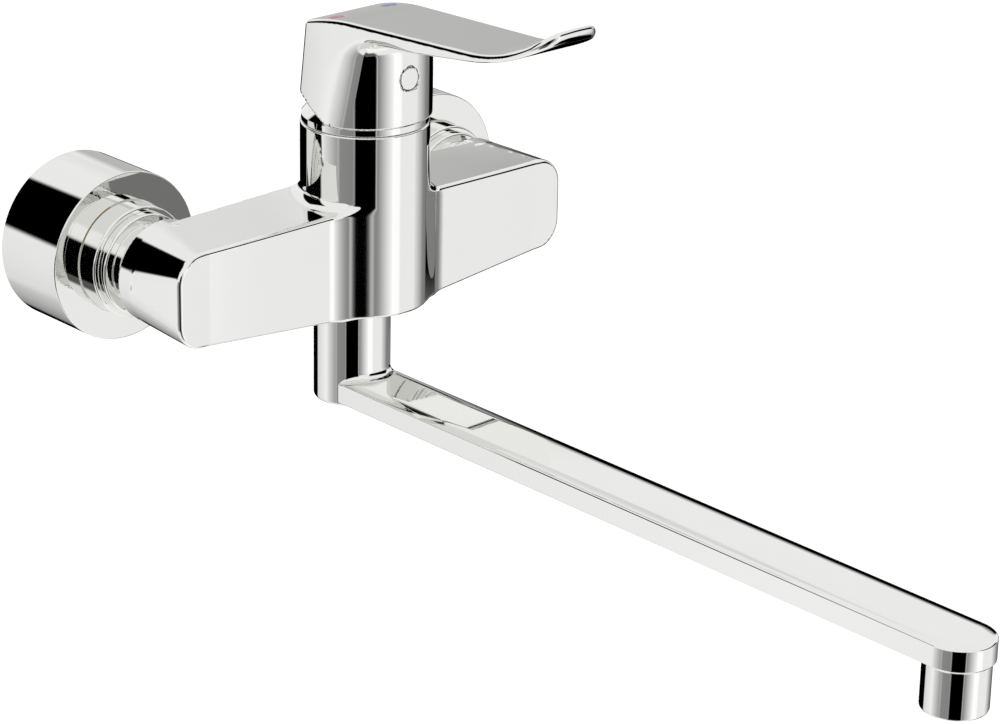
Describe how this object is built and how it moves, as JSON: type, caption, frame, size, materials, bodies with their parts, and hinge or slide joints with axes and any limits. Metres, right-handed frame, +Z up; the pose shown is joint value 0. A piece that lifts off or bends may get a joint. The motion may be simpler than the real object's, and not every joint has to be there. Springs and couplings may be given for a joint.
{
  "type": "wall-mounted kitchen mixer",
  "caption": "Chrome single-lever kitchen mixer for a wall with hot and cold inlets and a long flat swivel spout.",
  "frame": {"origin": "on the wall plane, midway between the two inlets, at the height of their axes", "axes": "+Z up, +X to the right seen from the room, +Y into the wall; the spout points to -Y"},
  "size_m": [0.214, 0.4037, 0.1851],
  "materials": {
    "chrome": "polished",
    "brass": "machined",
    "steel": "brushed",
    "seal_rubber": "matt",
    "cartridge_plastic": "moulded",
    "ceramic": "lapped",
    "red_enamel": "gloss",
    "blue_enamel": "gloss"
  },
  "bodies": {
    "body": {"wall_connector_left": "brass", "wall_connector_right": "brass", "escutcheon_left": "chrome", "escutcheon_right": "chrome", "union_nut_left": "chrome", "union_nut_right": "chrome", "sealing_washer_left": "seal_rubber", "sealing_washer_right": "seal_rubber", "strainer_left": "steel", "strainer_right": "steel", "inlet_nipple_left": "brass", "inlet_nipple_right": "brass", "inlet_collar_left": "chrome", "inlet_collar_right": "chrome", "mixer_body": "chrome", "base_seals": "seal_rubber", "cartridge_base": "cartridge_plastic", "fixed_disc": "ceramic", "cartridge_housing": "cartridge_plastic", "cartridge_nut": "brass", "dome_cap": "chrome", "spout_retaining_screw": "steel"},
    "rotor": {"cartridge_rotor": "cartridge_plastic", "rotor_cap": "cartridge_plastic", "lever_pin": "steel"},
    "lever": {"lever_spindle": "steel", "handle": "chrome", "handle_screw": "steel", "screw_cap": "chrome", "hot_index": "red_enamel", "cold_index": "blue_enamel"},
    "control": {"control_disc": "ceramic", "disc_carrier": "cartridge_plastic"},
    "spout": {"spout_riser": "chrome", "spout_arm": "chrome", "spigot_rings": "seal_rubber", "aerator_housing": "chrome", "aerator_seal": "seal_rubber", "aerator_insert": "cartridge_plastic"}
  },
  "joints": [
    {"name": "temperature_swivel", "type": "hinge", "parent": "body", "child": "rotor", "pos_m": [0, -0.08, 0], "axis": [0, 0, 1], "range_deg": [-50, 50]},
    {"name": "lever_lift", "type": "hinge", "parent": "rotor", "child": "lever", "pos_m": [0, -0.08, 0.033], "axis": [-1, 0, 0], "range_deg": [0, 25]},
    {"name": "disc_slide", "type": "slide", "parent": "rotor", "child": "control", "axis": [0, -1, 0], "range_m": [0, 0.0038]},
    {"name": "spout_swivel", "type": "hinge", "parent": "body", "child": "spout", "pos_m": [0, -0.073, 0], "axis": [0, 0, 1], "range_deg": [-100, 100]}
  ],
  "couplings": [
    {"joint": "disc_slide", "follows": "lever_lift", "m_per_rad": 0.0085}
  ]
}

************

Output the whole listing above again, word for word.

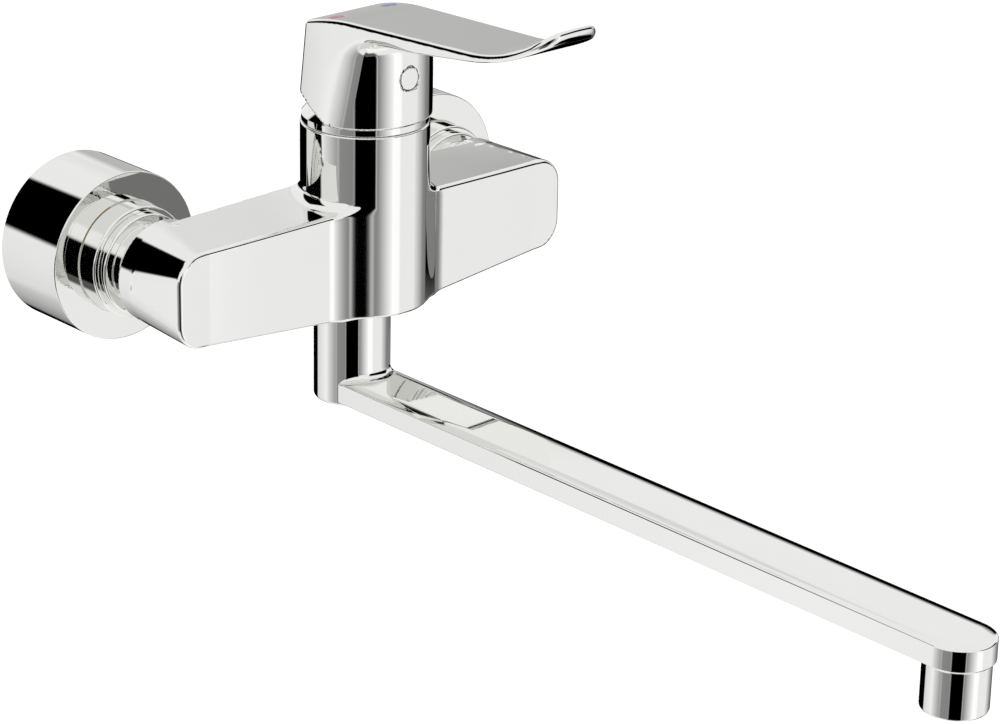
Describe how this object is built and how it moves, as JSON: type, caption, frame, size, materials, bodies with their parts, and hinge or slide joints with axes and any limits. Metres, right-handed frame, +Z up; the pose shown is joint value 0. A piece that lifts off or bends may get a joint. The motion may be simpler than the real object's, and not every joint has to be there. Springs and couplings may be given for a joint.
{
  "type": "wall-mounted kitchen mixer",
  "caption": "Chrome single-lever kitchen mixer for a wall with hot and cold inlets and a long flat swivel spout.",
  "frame": {"origin": "on the wall plane, midway between the two inlets, at the height of their axes", "axes": "+Z up, +X to the right seen from the room, +Y into the wall; the spout points to -Y"},
  "size_m": [0.214, 0.4037, 0.1851],
  "materials": {
    "chrome": "polished",
    "brass": "machined",
    "steel": "brushed",
    "seal_rubber": "matt",
    "cartridge_plastic": "moulded",
    "ceramic": "lapped",
    "red_enamel": "gloss",
    "blue_enamel": "gloss"
  },
  "bodies": {
    "body": {"wall_connector_left": "brass", "wall_connector_right": "brass", "escutcheon_left": "chrome", "escutcheon_right": "chrome", "union_nut_left": "chrome", "union_nut_right": "chrome", "sealing_washer_left": "seal_rubber", "sealing_washer_right": "seal_rubber", "strainer_left": "steel", "strainer_right": "steel", "inlet_nipple_left": "brass", "inlet_nipple_right": "brass", "inlet_collar_left": "chrome", "inlet_collar_right": "chrome", "mixer_body": "chrome", "base_seals": "seal_rubber", "cartridge_base": "cartridge_plastic", "fixed_disc": "ceramic", "cartridge_housing": "cartridge_plastic", "cartridge_nut": "brass", "dome_cap": "chrome", "spout_retaining_screw": "steel"},
    "rotor": {"cartridge_rotor": "cartridge_plastic", "rotor_cap": "cartridge_plastic", "lever_pin": "steel"},
    "lever": {"lever_spindle": "steel", "handle": "chrome", "handle_screw": "steel", "screw_cap": "chrome", "hot_index": "red_enamel", "cold_index": "blue_enamel"},
    "control": {"control_disc": "ceramic", "disc_carrier": "cartridge_plastic"},
    "spout": {"spout_riser": "chrome", "spout_arm": "chrome", "spigot_rings": "seal_rubber", "aerator_housing": "chrome", "aerator_seal": "seal_rubber", "aerator_insert": "cartridge_plastic"}
  },
  "joints": [
    {"name": "temperature_swivel", "type": "hinge", "parent": "body", "child": "rotor", "pos_m": [0, -0.08, 0], "axis": [0, 0, 1], "range_deg": [-50, 50]},
    {"name": "lever_lift", "type": "hinge", "parent": "rotor", "child": "lever", "pos_m": [0, -0.08, 0.033], "axis": [-1, 0, 0], "range_deg": [0, 25]},
    {"name": "disc_slide", "type": "slide", "parent": "rotor", "child": "control", "axis": [0, -1, 0], "range_m": [0, 0.0038]},
    {"name": "spout_swivel", "type": "hinge", "parent": "body", "child": "spout", "pos_m": [0, -0.073, 0], "axis": [0, 0, 1], "range_deg": [-100, 100]}
  ],
  "couplings": [
    {"joint": "disc_slide", "follows": "lever_lift", "m_per_rad": 0.0085}
  ]
}